▸ **To do**
Return verbatim everything from the first line through the line that contains "are in millimetres.", and stop there.

>> START Data excerpt

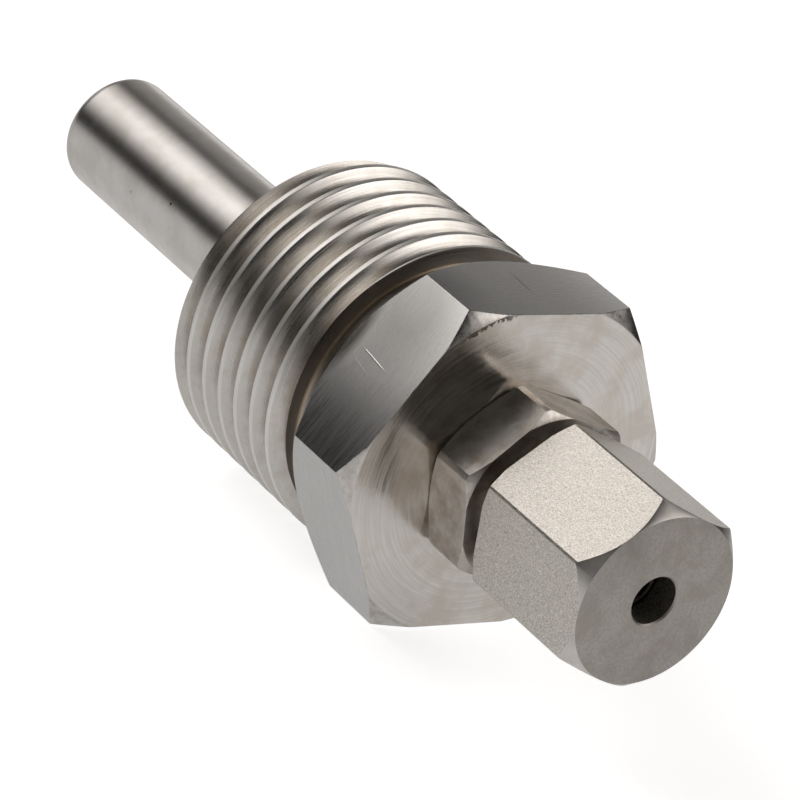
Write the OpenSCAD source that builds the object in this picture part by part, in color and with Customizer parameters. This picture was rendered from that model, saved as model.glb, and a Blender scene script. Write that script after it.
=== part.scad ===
// Screw-in thermowell with a compression gland for a small probe.
// Everything lies along X: the stem points to -X, the gland nut to +X, and x = 0 is the
// sealing shoulder, the back face of the big hexagon. All sizes are in millimetres.

/* [Process connection] */
// Major diameter of the process thread (half-inch parallel pipe thread)
thread_d = 20.955; // [17:0.001:26]
// Pitch of the process thread
thread_pitch = 1.814; // [1:0.001:2.3]
// Length of the threaded shank, from the sealing shoulder to its end
thread_l = 15; // [10:0.5:20]
// Width of the relief groove between the thread and the shoulder
relief_w = 1.8; // [1.2:0.1:4]
// Depth of the relief groove below the root of the thread
relief_depth = 0.1; // [0:0.05:0.6]
// Fillet in both corners of the relief groove
relief_fillet = 0.3; // [0.1:0.05:0.6]

/* [Hexagon] */
// Size of the hexagon across its flats
hex_af = 21; // [21:0.5:27]
// Thickness of the hexagon
hex_h = 6.9; // [6.5:0.1:12]
// Width of the chamfer on the hexagon's corners at the shoulder
hex_back_chamfer = 1.75; // [0.5:0.05:2]
// Angle of that chamfer, measured from the face
hex_back_deg = 45; // [15:1:50]
// Width of the chamfer on the hexagon's corners at the front
hex_front_chamfer = 1.1; // [0.5:0.1:2]
// Angle of that chamfer, measured from the face
hex_front_deg = 32; // [15:1:50]

/* [Stem] */
// Outside diameter of the stem
stem_d = 8; // [6:0.5:12]
// Insertion length, from the sealing shoulder to the tip
stem_l = 39.3; // [25:0.1:200]
// Rounding of the edge at the tip
tip_r = 0.9; // [0.3:0.1:2]
// Thickness of the metal left at the tip
tip_wall = 3; // [1.5:0.5:6]

/* [Probe] */
// Diameter of the probe that the gland grips
probe_d = 3; // [2:0.1:3.6]
// Clearance round the probe in the stem and in the gland, on the radius
well_gap = 0.1; // [0.05:0.01:0.2]
// Clearance round the probe in the nut, on the radius
nut_gap = 0.05; // [0.02:0.01:0.1]
// Clearance round the probe in the ferrule before it is pressed down, on the radius
ferrule_gap = 0.03; // [0.01:0.01:0.1]

/* [Gland body] */
// Major diameter of both gland threads
gland_d = 8; // [7.5:0.1:9]
// Pitch of both gland threads
gland_pitch = 1; // [0.5:0.25:1.25]
// Size of the gland's hexagon across its flats
gland_af = 11; // [10.5:0.5:14]
// Thickness of the gland's hexagon
gland_h = 3.8; // [3:0.1:6]
// Length of the thread that screws into the big hexagon
gland_tail_l = 5.5; // [4:0.1:6]
// Length of the thread that carries the nut
gland_stub_l = 6.8; // [6:0.1:10]
// Width of the thread's relief beside the gland's hexagon
gland_relief_w = 1; // [0.7:0.1:1.5]
// Half angle of the ferrule's seat
seat_deg = 12; // [10:1:15]
// Wall left round the mouth of the seat, inside the root of the thread
seat_wall = 0.9; // [0.6:0.05:1]
// Width of the chamfer on the gland's corners at the big hexagon
gland_back_chamfer = 0.85; // [0.3:0.05:1.2]
// Width of the chamfer on the gland's corners at the nut
gland_front_chamfer = 0.6; // [0.3:0.05:1.2]
// Angle the gland came to rest at when it was tightened
gland_turn = -16; // [-30:1:30]

/* [Nut] */
// Size of the nut across its flats
nut_af = 11; // [10.5:0.5:14]
// Length of the nut
nut_l = 10; // [9.4:0.1:14]
// Depth of the nut's thread, from its back face to the floor
nut_socket_l = 6.9; // [6:0.1:7.4]
// Width of the chamfer on the nut's corners at the gland
nut_back_chamfer = 0.55; // [0.3:0.05:1.2]
// Width of the cone on the nut's corners at its front face
nut_nose_w = 0.8; // [0.3:0.05:1.2]
// Angle of that cone, measured from the face
nut_nose_deg = 50; // [30:1:60]
// Angle the nut came to rest at when it was tightened
nut_turn = -21; // [-30:1:30]

/* [Ferrule] */
// How far the ferrule's nose reaches into its seat
ferrule_nose_l = 2.1; // [1:0.1:3]
// Length of the ferrule's plain collar, outside the seat
ferrule_collar_l = 1.5; // [1:0.1:3]
// Width of the flat ring at the ferrule's back
ferrule_lip = 0.25; // [0.1:0.05:0.5]

/* [Fits and edges] */
// Clearance in the gland's threads, on the radius
thread_gap = 0.05; // [0.02:0.01:0.1]
// Clearance where the ferrule meets its seat and the nut's cone, along the axis
cone_gap = 0.2; // [0.1:0.05:0.3]
// Clearance between the ferrule and the cone's wide end in the nut, on the radius
press_gap = 0.3; // [0.1:0.05:0.6]
// Clearance between the gland's lower end and the floor of its socket
socket_gap = 0.3; // [0.1:0.1:0.6]
// Width of the countersink at the mouth of each tapped hole
mouth_chamfer = 0.4; // [0.1:0.1:0.6]
// Width of the broken edge on the nut's bore
bore_chamfer = 0.1; // [0.05:0.05:0.3]
// Height that the turned bar takes off the corners of the gland's hexagon
gland_corner_cut = 0.12; // [0.02:0.01:0.3]
// Height that the turned bar takes off the corners of the nut
nut_corner_cut = 0.05; // [0.02:0.01:0.3]
// Angle of the small chamfers on the gland and the nut, measured from the face
small_chamfer_deg = 30; // [15:1:45]

/* [Hidden] */
$fn = 96;
eps = 0.01;
// Half the angle of the drill's point, measured from the floor of the hole
drill_deg = 31;
// Depths of a Whitworth pipe thread and of a metric thread, for a pitch of one
pipe_thread_depth = 0.64;
metric_thread_depth = 0.613;
thread_r = thread_d / 2;
thread_depth = pipe_thread_depth * thread_pitch;
thread_root_r = thread_r - thread_depth;
relief_r = thread_root_r - relief_depth;
stem_r = stem_d / 2;
bore_r = probe_d / 2 + well_gap;
nut_bore_r = probe_d / 2 + nut_gap;
ferrule_bore_r = probe_d / 2 + ferrule_gap;
gland_r = gland_d / 2;
gland_depth = metric_thread_depth * gland_pitch;
gland_root_r = gland_r - gland_depth;
socket_r = gland_r + thread_gap;
// The gland seats on the front of the big hexagon, and its tail stays clear of the floor
tail_end = hex_h - gland_tail_l;
socket_floor = tail_end - socket_gap;
gland_top = hex_h + gland_h;
stub_end = gland_top + gland_stub_l;
// Seat cone in the gland, and the ferrule's nose that lies on it
seat_r = gland_root_r - seat_wall;
seat_slope = tan(seat_deg);
seat_l = (seat_r - bore_r) / seat_slope;
ferrule_nose = stub_end - ferrule_nose_l;
ferrule_nose_r = seat_r - (ferrule_nose_l + cone_gap) * seat_slope;
ferrule_r = seat_r - cone_gap * seat_slope;
ferrule_shoulder = stub_end + ferrule_collar_l;
ferrule_back_r = ferrule_bore_r + ferrule_lip;
ferrule_back = ferrule_shoulder + ferrule_r - ferrule_back_r;
// The nut's 45 degree cone presses on the ferrule's shoulder, which sets the nut's place
press_r = ferrule_r + press_gap;
nut_floor = ferrule_shoulder + cone_gap - press_gap;
press_tip = nut_floor + press_r - nut_bore_r;
nut_back = nut_floor - nut_socket_l;
nut_front = nut_back + nut_l;

// Node to show

// A turned shape: a list of [x, radius] points from one end of the axis to the other
module turned(points) {
    rotate([0, 90, 0])
        rotate_extrude()
            polygon([
                [0, points[0][0]],
                for (p = points) [p[1], p[0]],
                [0, points[len(points) - 1][0]]
            ]);
}

// Hexagonal bar between x0 and x1, its flats up and down when turn is 0
module hexagon(af, x0, x1, turn) {
    translate([x0, 0, 0])
        rotate([0, 90, 0])
            rotate([0, 0, 30 + turn])
                cylinder(h = x1 - x0, d = af / cos(30), $fn = 6);
}

// Hexagon with its corners chamfered in the lathe. back and front are the widths of the
// two chamfers at the corners, and cut is what the bar's own diameter takes off them.
module turned_hexagon(af, x0, x1, turn, cut, back, back_deg, front, front_deg) {
    bar_r = af / 2 / cos(30) - cut;
    intersection() {
        hexagon(af, x0, x1, turn);
        turned([
            [x0, bar_r - back],
            [x0 + back * tan(back_deg), bar_r],
            [x1 - front * tan(front_deg), bar_r],
            [x1, bar_r - front]
        ]);
    }
}

// Rounded end of the stem: a ring of the edge radius round a plain core
module stem_tip() {
    translate([tip_r - stem_l, 0, 0])
        rotate([0, 90, 0])
            rotate_extrude()
                translate([stem_r - tip_r, 0])
                    circle(r = tip_r);
    turned([
        [-stem_l, stem_r - tip_r],
        [2 * tip_r - stem_l, stem_r - tip_r]
    ]);
}

// Stem, threaded shank and relief groove, as one turned profile
module shank() {
    turned([
        [tip_r - stem_l, stem_r],
        [-thread_l, stem_r],
        [-thread_l, thread_root_r],
        [thread_depth - thread_l, thread_r],
        [-relief_w, thread_r],
        [-relief_w, relief_r + relief_fillet],
        [relief_fillet - relief_w, relief_r],
        [-relief_fillet, relief_r],
        [0, relief_r + relief_fillet],
        [eps, relief_r + relief_fillet]
    ]);
}

// Well: turned from one hexagonal bar, drilled blind from the front and tapped for the gland
module thermowell_body() {
    color([0.66, 0.64, 0.61])
    difference() {
        union() {
            stem_tip();
            shank();
            turned_hexagon(hex_af, 0, hex_h, 0, 0, hex_back_chamfer, hex_back_deg,
                hex_front_chamfer, hex_front_deg);
        }
        // Blind bore for the probe, with the drill's point at the bottom
        turned([
            [tip_wall - stem_l, 0],
            [tip_wall - stem_l + bore_r * tan(drill_deg), bore_r],
            [socket_floor + eps, bore_r]
        ]);
        // Tapped socket for the gland, with a countersunk mouth
        turned([
            [socket_floor, socket_r],
            [hex_h - mouth_chamfer, socket_r],
            [hex_h + eps, socket_r + mouth_chamfer + eps]
        ]);
    }
}

// Gland: a hexagon with a thread on each side, drilled through, with the ferrule's seat
// at its outer end
module gland_body() {
    color([0.55, 0.53, 0.51])
    difference() {
        union() {
            turned([
                [tail_end, gland_root_r],
                [tail_end + gland_depth, gland_r],
                [hex_h - gland_relief_w, gland_r],
                [hex_h - gland_relief_w + gland_depth, gland_root_r],
                [gland_top + gland_relief_w - gland_depth, gland_root_r],
                [gland_top + gland_relief_w, gland_r],
                [stub_end - gland_depth, gland_r],
                [stub_end, gland_root_r]
            ]);
            turned_hexagon(gland_af, hex_h, gland_top, gland_turn, gland_corner_cut,
                gland_back_chamfer, small_chamfer_deg, gland_front_chamfer, small_chamfer_deg);
        }
        turned([
            [tail_end - eps, bore_r],
            [stub_end - seat_l, bore_r],
            [stub_end, seat_r],
            [stub_end + eps, seat_r]
        ]);
    }
}

// Ferrule: a turned ring, its nose in the gland's seat and its back under the nut's cone
module ferrule() {
    color([0.72, 0.70, 0.66])
    difference() {
        turned([
            [ferrule_nose, ferrule_nose_r],
            [stub_end, ferrule_r],
            [ferrule_shoulder, ferrule_r],
            [ferrule_back, ferrule_back_r]
        ]);
        turned([
            [ferrule_nose - eps, ferrule_bore_r],
            [ferrule_back + eps, ferrule_bore_r]
        ]);
    }
}

// Nut: long hexagon, its corners turned to a cone at the front face, tapped from behind,
// with the cone that presses the ferrule at the end of the tapped hole
module gland_nut() {
    color([0.75, 0.73, 0.70])
    difference() {
        turned_hexagon(nut_af, nut_back, nut_front, nut_turn, nut_corner_cut,
            nut_back_chamfer, small_chamfer_deg, nut_nose_w, nut_nose_deg);
        turned([
            [nut_back - eps, socket_r + mouth_chamfer + eps],
            [nut_back + mouth_chamfer, socket_r],
            [nut_floor, socket_r],
            [nut_floor, press_r],
            [press_tip, nut_bore_r],
            [nut_front - bore_chamfer, nut_bore_r],
            [nut_front + eps, nut_bore_r + bore_chamfer + eps]
        ]);
    }
}

thermowell_body();
gland_body();
ferrule();
gland_nut();
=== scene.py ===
import math

import bmesh
import bpy
from mathutils import Matrix, Vector


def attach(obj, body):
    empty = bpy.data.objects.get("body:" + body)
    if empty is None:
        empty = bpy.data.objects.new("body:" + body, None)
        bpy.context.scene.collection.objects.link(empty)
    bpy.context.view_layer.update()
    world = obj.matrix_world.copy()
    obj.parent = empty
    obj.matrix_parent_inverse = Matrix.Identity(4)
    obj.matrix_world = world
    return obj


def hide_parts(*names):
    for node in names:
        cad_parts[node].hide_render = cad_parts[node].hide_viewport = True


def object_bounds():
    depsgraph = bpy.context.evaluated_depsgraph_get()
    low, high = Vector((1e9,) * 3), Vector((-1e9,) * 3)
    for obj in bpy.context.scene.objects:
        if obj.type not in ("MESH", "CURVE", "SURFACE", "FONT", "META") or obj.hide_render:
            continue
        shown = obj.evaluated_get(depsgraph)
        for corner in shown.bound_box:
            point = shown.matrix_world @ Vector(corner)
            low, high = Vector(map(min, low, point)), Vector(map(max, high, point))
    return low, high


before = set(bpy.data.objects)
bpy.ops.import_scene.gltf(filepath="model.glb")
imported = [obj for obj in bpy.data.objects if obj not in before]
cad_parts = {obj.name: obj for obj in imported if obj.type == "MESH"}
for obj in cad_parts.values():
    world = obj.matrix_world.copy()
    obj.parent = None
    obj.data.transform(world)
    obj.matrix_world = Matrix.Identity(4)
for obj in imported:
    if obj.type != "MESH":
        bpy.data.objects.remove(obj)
cad_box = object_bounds()

# Viewpoint: a long lens about 280 mm away, looking back along the well from above its nut
# end, and rolled so that the axis runs down to the right.
camera_data = bpy.data.cameras.new("camera")
camera_data.lens = 210.4
camera_data.sensor_width = 36.0
camera_data.clip_start = 0.02
camera_data.clip_end = 20.0
camera = bpy.data.objects.new("camera", camera_data)
camera_place = Vector((0.192263, -0.172880, 0.110128))
camera_right = Vector((0.5430, 0.7935, 0.2747))
camera_up = Vector((-0.4776, 0.0228, 0.8783))
camera_back = Vector((0.6907, -0.6081, 0.3914))
camera.matrix_world = Matrix.Translation(camera_place) @ Matrix(
    (camera_right, camera_up, camera_back)
).transposed().to_4x4()
bpy.context.scene.collection.objects.link(camera)
bpy.context.scene.camera = camera
bpy.context.scene.view_settings.view_transform = "Standard"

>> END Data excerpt

▸ **The completed task**
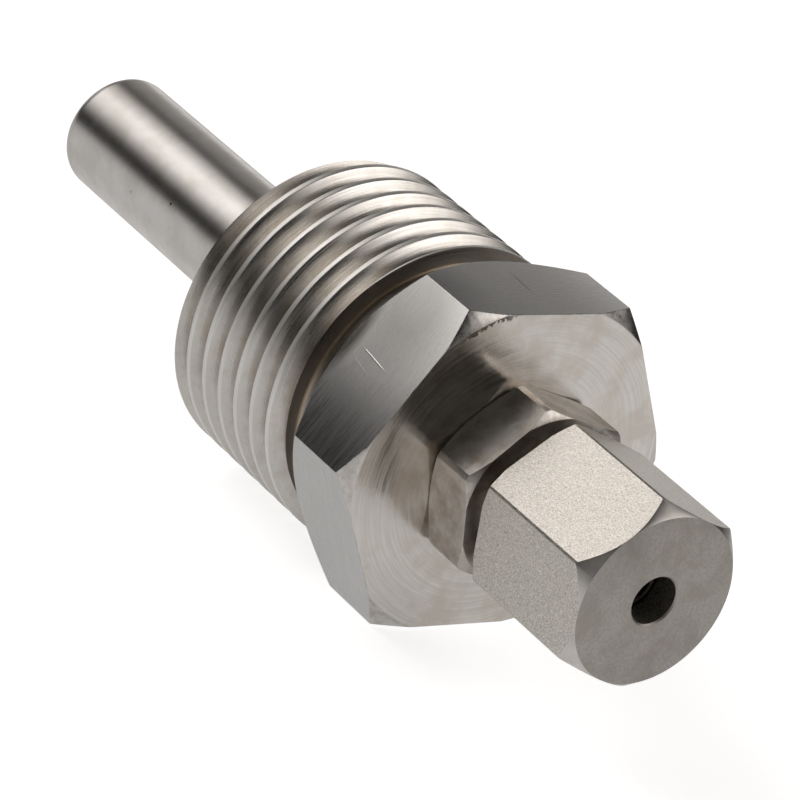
Write the OpenSCAD source that builds the object in this picture part by part, in color and with Customizer parameters. This picture was rendered from that model, saved as model.glb, and a Blender scene script. Write that script after it.
=== part.scad ===
// Screw-in thermowell with a compression gland for a small probe.
// Everything lies along X: the stem points to -X, the gland nut to +X, and x = 0 is the
// sealing shoulder, the back face of the big hexagon. All sizes are in millimetres.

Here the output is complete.